With a “staged withdrawal of port-related activity over 2024-2039″, he says, “I want us to deliver to Auckland by 2039 the most beautiful and loved publicly owned waterfront of any harbour city in the world.”
Ports of Auckland
As for POAL, it will be given that timetable for relinquishing land for public use, starting with the car-storage areas of Captain Cook, Marsden and Bledisloe wharves by the end of 2024. The rest of the land will follow with five-year targets from 2029 to 2039.
This timetable will be the basis for “a plan for the progressive return of waterfront land for the use of all Aucklanders”. But POAL won’t be creating it. Instead, it is required “to support the mayor, council and Eke Panuku in developing this plan”.
In the meantime, the company has some strict safety requirements and detailed revenue and dividend targets. There’s also an instruction to “work with council and KiwiRail to move 100 per cent of container freight to rail as soon as possible”.

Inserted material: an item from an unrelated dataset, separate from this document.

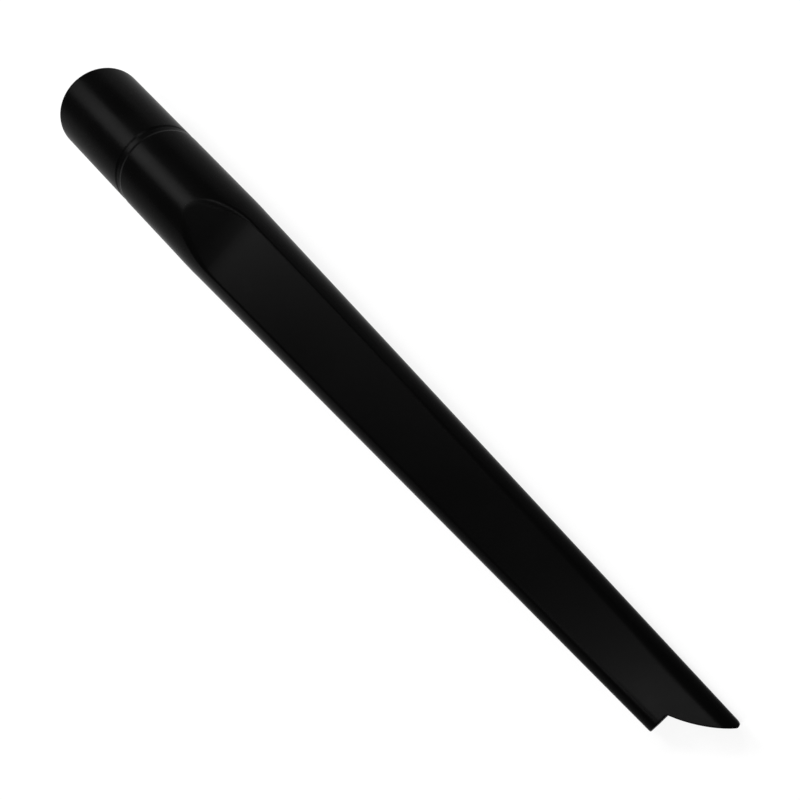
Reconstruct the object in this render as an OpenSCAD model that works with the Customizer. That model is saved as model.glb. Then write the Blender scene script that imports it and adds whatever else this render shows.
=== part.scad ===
// Crevice nozzle for a vacuum cleaner, moulded in one piece.
// A round socket tube runs along +X from its open mouth and narrows into a long
// flattened nozzle. The end is cut to a point on the +Y side and to a square notch
// on the -Y side. Y is the width, Z is the height over the two flats, and the
// centre of the mouth is the origin. Lengths are in millimetres.

/* [Socket] */
// Outer diameter of the tube at its mouth
mouth_d = 38; // [37:0.5:44]
// Inner diameter of the socket, a push fit on a 32 mm wand
socket_d = 32; // [29:0.25:33]
// Depth of the socket, from the mouth to its stop shoulder
socket_depth = 50; // [35:1:70]
// How far the stop shoulder stands in from the socket wall
stop_step = 0.8; // [0.4:0.1:2]
// Lead-in chamfer inside the mouth
lead_in = 1; // [0.4:0.1:1.4]
// Rounding of the rim on the outside of the mouth
rim_round = 1.2; // [0.4:0.1:1.8]

/* [Tube] */
// Length of the round tube, from the mouth to the neck where the nozzle begins
tube_len = 101; // [85:1:130]
// Outer diameter of the tube at the neck
neck_d = 35.5; // [34.5:0.25:37]
// How far the nozzle begins inside the end of the tube, on the radius
neck_step = 0.1; // [0.05:0.01:0.3]
// Length of the soft shoulder that ends the tube
neck_shoulder = 1.2; // [0.8:0.1:2]
// Wall of the nozzle at the neck
neck_wall = 2.5; // [1.8:0.1:2.8]

/* [Ring groove] */
// Distance of the middle of the ring groove from the mouth
ring_x = 49.7; // [30:0.1:75]
// Width of the ring groove over its sloping walls
ring_w = 4.6; // [3.6:0.1:6.4]
// Width of the floor of the ring groove
ring_floor_w = 2.2; // [0.8:0.1:3]
// Depth of the ring groove
ring_depth = 0.35; // [0.1:0.05:0.6]
// How much further out the tube stands behind the ring groove, on the radius
ring_step = 0.15; // [0:0.05:0.4]

/* [Nozzle] */
// Length of the nozzle, from the neck to the notched end
nozzle_len = 219; // [150:1:300]
// Width of the nozzle at the notched end
tip_w = 19; // [15:0.5:26]
// Width of the flat face at the notched end
tip_flat_w = 12; // [8:0.5:14]
// Height of the nozzle over its flats at the notched end
tip_h = 9.5; // [7:0.25:12]
// Wall of the nozzle at the notched end
tip_wall = 1.8; // [1:0.1:2.2]

/* [Flats] */
// Distance from the neck to the line where the slanting facet meets the long flat
flat_gap = 9.5; // [6:0.5:20]
// Height over the two flats at that line
flat_start_h = 24.6; // [21:0.2:28]
// Slope of the facet against the axis, in degrees
facet_angle = 16.5; // [12:0.5:24]
// Radius of the soft bend between the facet and the flat
bend_r = 34; // [8:1:40]

/* [Tip] */
// How far the point reaches past the notched end
point_reach = 14.2; // [8:0.2:18]
// Width of the square notch, from the short side
notch_w = 6.85; // [4:0.05:9]
// Radius of the curved cut between the notch and the point
cut_r = 37; // [22:1:60]
// Radius in the inner corner of the notch
notch_corner_r = 0.7; // [0.3:0.1:1.2]
// Radius on the outer corner of the notch
notch_edge_r = 0.4; // [0.2:0.1:0.8]
// Radius on the point
point_r = 0.9; // [0.3:0.1:1.4]

/* [Hidden] */
$fn = 96;
// Overrun of every cut past the face that it leaves
over = 1;
// Steps along each rounded stretch of an outline
arc_steps = 6;
mouth_r = mouth_d / 2;
socket_r = socket_d / 2;
airway_r = socket_r - stop_step;
neck_r = neck_d / 2;
tip_r = tip_w / 2;
notch_x = tube_len + nozzle_len;
point_x = notch_x + point_reach;
end_x = point_x + over;
// Most of the wall beside the lead-in that the rounding of the rim may take
rim_share = 0.7;
rim_r = min(rim_round, (mouth_r - socket_r - lead_in) * rim_share);
// Fall of the tube's radius for each millimetre of its length
tube_fall = (mouth_r - neck_r) / tube_len;
// Side arcs at the notched end, through the edge of the flat and the widest line
tip_inset = (tip_w - tip_flat_w) / 2;
tip_side_r = (pow(tip_h / 2, 2) + pow(tip_inset, 2)) / (2 * tip_inset);
tip_side_y = tip_r - tip_side_r;
// The long flats, as half heights at their start and at the notched end
flat_x = tube_len + flat_gap;
flat_z = flat_start_h / 2;
flat_fall = (flat_z - tip_h / 2) / (notch_x - flat_x);
flat_angle = atan(flat_fall);
// Narrowing of the nozzle on each side, for each millimetre of its length
side_fall = (neck_r - neck_step - tip_r) / nozzle_len;
// How far the point's side and the notch's corner stand from the middle plane
point_y = tip_r - side_fall * point_reach;
notch_y = notch_w - tip_r;

// Radius of the tube's outside at x, which falls evenly from the mouth
function tube_r(x) = mouth_r - tube_fall * x;

// Points on an arc round [cx, cy] from angle a to angle b
function arc_pts(cx, cy, r, a, b) =
    [for (i = [0 : arc_steps]) let (t = a + (b - a) * i / arc_steps) [cx + r * cos(t), cy + r * sin(t)]];

// Height at x of a line that starts at the height start_z over x0 and falls evenly
function line_at(x, start_z, fall, x0) = start_z - fall * (x - x0);

// Centre of the circle of radius r through p and q, on the side away from the cut
function chord_centre(p, q, r) =
    let (m = (p + q) / 2, d = q - p, half = norm(d) / 2, lift = sqrt(r * r - half * half))
    m + [-d[1], d[0]] / norm(d) * lift;

// Half outline of the tube's outside, as [radius, x], with its rim, ring groove and shoulder
module tube_outline() {
    ring_a = ring_x - ring_w / 2;
    ring_b = ring_x + ring_w / 2;
    floor_a = ring_x - ring_floor_w / 2;
    floor_b = ring_x + ring_floor_w / 2;
    rim = [for (p = arc_pts(rim_r, mouth_r - rim_r, rim_r, 180, 90)) [p[1], p[0]]];
    groove = [
        [tube_r(ring_a) - ring_step / 2, ring_a],
        [tube_r(floor_a) - ring_depth, floor_a],
        [tube_r(floor_b) - ring_depth, floor_b],
        [tube_r(ring_b) + ring_step / 2, ring_b],
    ];
    // The shoulder ends inside the nozzle, two steps below its skin
    shoulder_drop = 3 * neck_step;
    shoulder = [
        [neck_r, tube_len],
        [neck_r - shoulder_drop, tube_len + neck_shoulder],
        [0, tube_len + neck_shoulder],
    ];
    polygon(concat([[0, 0]], rim, groove, shoulder));
}

// The outside of the tube, turned about the X axis
module tube_skin() {
    rotate([0, 90, 0])
        rotate_extrude()
            tube_outline();
}

// Side view between the two facets and the two flats, set in by a wall at the bend and at the end
module flats_outline(wall_a, wall_b) {
    // The inner lines run parallel to the outer ones, so their corner moves along the bisector
    mean = (facet_angle + flat_angle) / 2;
    half_turn = (facet_angle - flat_angle) / 2;
    bend_x = flat_x - wall_a * sin(mean) / cos(half_turn);
    bend_z = flat_z - wall_a * cos(mean) / cos(half_turn);
    last_z = tip_h / 2 - wall_b / cos(flat_angle);
    fall = (bend_z - last_z) / (notch_x - bend_x);
    top_x = bend_x - (mouth_r + over - bend_z) / tan(facet_angle);
    // The bend is an arc that touches both lines
    reach = bend_r * tan(half_turn);
    arc_x = bend_x - reach * cos(facet_angle) + bend_r * sin(facet_angle);
    arc_z = bend_z + reach * sin(facet_angle) + bend_r * cos(facet_angle);
    bend = arc_pts(arc_x, arc_z, bend_r, -90 - facet_angle, -90 - atan(fall));
    upper = concat(
        [[-over, mouth_r + over], [top_x, mouth_r + over]],
        bend,
        [[end_x, line_at(end_x, bend_z, fall, bend_x)]]
    );
    lower = [for (i = [len(upper) - 1 : -1 : 0]) [upper[i][0], -upper[i][1]]];
    polygon(concat(upper, lower));
}

// The flats outline as a block right across the part
module flats_block(wall_a, wall_b) {
    rotate([90, 0, 0])
        linear_extrude(height = mouth_d + 2 * over, center = true)
            flats_outline(wall_a, wall_b);
}

// One rounded side of the nozzle, a cone whose middle line leaves the X axis as it narrows
module side_cone(wall_a, wall_b) {
    r_a = neck_r - neck_step - wall_a;
    r_b = tip_side_r - wall_b;
    r_fall = (r_a - r_b) / nozzle_len;
    long = end_x - tube_len;
    translate([tube_len - over, -tip_side_y * over / nozzle_len, 0])
        rotate([0, 90, atan(tip_side_y / nozzle_len)])
            cylinder(h = long + over, r1 = r_a + r_fall * over, r2 = r_a - r_fall * long);
}

// The +Y half of the nozzle: its rounded side and the wedge inside that side's centre line
module nozzle_half(wall_a, wall_b) {
    end_y = tip_side_y * (end_x - tube_len) / nozzle_len;
    intersection() {
        union() {
            side_cone(wall_a, wall_b);
            linear_extrude(height = mouth_d, center = true)
                polygon([[tube_len, 0], [end_x, -end_y], [end_x, end_y]]);
        }
        translate([0, 0, -mouth_d])
            cube([end_x + mouth_d, mouth_d, 2 * mouth_d]);
    }
}

// Both halves of the nozzle
module nozzle_sides(wall_a, wall_b) {
    nozzle_half(wall_a, wall_b);
    mirror([0, 1, 0])
        nozzle_half(wall_a, wall_b);
}

// Outside of the whole part before its end is cut
module outer_form() {
    intersection() {
        union() {
            tube_skin();
            nozzle_sides(0, 0);
        }
        flats_block(0, 0);
    }
}

// Inside of the part: the lead-in, the socket, the airway behind its stop shoulder and the nozzle
module inner_form() {
    rotate([0, 90, 0]) {
        translate([0, 0, -over])
            cylinder(h = lead_in + over, r1 = socket_r + lead_in + over, r2 = socket_r);
        cylinder(h = socket_depth, r = socket_r);
    }
    intersection() {
        union() {
            rotate([0, 90, 0])
                cylinder(h = tube_len, r = airway_r);
            nozzle_sides(neck_wall, tip_wall);
        }
        flats_block(neck_wall, tip_wall);
    }
}

// Plan view of all that the end cut keeps
module end_outline() {
    wide = mouth_d;
    centre = chord_centre([notch_x, notch_y], [point_x, point_y], cut_r);
    // Fillet in the notch's corner, which touches the end line and the curved cut
    fillet_x = notch_x + notch_corner_r;
    fillet_y = centre[1] - sqrt(pow(cut_r + notch_corner_r, 2) - pow(fillet_x - centre[0], 2));
    fillet = [fillet_x, fillet_y];
    fillet_touch = centre + (fillet - centre) * cut_r / (cut_r + notch_corner_r);
    // Round on the point, which touches the curved cut and the side
    round_y = point_y - point_r;
    round_x = centre[0] + sqrt(pow(cut_r - point_r, 2) - pow(round_y - centre[1], 2));
    round_c = [round_x, round_y];
    round_touch = centre + (round_c - centre) * cut_r / (cut_r - point_r);
    far_x = end_x + wide;
    beyond = [round_touch, [round_x, point_y], [round_x, wide], [far_x, wide], [far_x, round_touch[1]]];
    difference() {
        union() {
            translate([-over, -wide / 2])
                square([notch_x + over, wide]);
            intersection() {
                translate(centre)
                    circle(r = cut_r);
                translate([notch_x - over, notch_y])
                    square([point_reach + 2 * over, wide]);
            }
            difference() {
                polygon([[notch_x - over, notch_y + over], [notch_x, fillet_y], fillet_touch]);
                translate(fillet)
                    circle(r = notch_corner_r);
            }
        }
        difference() {
            polygon(beyond);
            translate(round_c)
                circle(r = point_r);
        }
        difference() {
            translate([notch_x - notch_edge_r, -wide])
                square([notch_edge_r + over, wide - tip_r + notch_edge_r]);
            translate([notch_x - notch_edge_r, notch_edge_r - tip_r])
                circle(r = notch_edge_r);
        }
    }
}

// The whole tool
module crevice_tool() {
    color([0.03, 0.03, 0.032])
        intersection() {
            difference() {
                outer_form();
                inner_form();
            }
            linear_extrude(height = mouth_d + 2 * over, center = true)
                end_outline();
        }
}

crevice_tool();
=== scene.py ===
"""A vacuum crevice tool in black satin polypropylene, on a pale floor under soft lamps.

The tool is one closed skin, worked out on a grid that runs along the tool and round it.
Lengths in the classes are millimetres, and a mesh turns them to metres as it is made.
+X runs from the socket's mouth to the tip, Y is the width and Z the height over the flats.
"""

import logging
import math
from dataclasses import dataclass, field
from enum import Enum

import bpy
import numpy as np
from mathutils import Matrix, Vector


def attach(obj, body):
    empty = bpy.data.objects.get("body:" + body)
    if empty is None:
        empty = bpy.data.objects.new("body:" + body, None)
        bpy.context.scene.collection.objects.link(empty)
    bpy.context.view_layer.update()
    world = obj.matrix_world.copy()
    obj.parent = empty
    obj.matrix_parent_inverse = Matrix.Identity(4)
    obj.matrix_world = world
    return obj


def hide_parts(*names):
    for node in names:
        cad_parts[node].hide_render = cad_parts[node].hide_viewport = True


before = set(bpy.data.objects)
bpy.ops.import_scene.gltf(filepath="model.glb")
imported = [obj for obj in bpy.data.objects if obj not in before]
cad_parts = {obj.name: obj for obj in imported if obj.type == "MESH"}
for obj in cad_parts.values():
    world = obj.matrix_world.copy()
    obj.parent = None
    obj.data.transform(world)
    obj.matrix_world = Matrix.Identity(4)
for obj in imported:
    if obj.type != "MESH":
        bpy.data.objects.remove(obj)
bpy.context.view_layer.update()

MM = 0.001
# Degrees between two faces from which the edge between them is drawn sharp
SHARP_ANGLE = 32.0
LOG = logging.getLogger("crevice_tool_scene")


class Skin(Enum):
    """The two faces of the moulded wall."""

    OUTER = "outer"
    INNER = "inner"


class RayKind(Enum):
    """Rays that meet the pale surroundings themselves, and not the light they give."""

    CAMERA = "Is Camera Ray"
    GLOSSY = "Is Glossy Ray"
    TRANSMISSION = "Is Transmission Ray"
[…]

Brown has not indicated how he thinks the port will be able to improve its productivity and profitability while also changing so much about how it operates and managing a staged withdrawal from the waterfront.
Given the POAL board’s opposition to all this, there’s one more notable feature.
The company will be told it must “desist from taking actions that may undermine council’s plans. This includes not publicly campaigning against council directly or indirectly through funding of external organisations. POAL is to report on its external memberships and spending on any organisations involved in public relations, lobbying or campaigns.”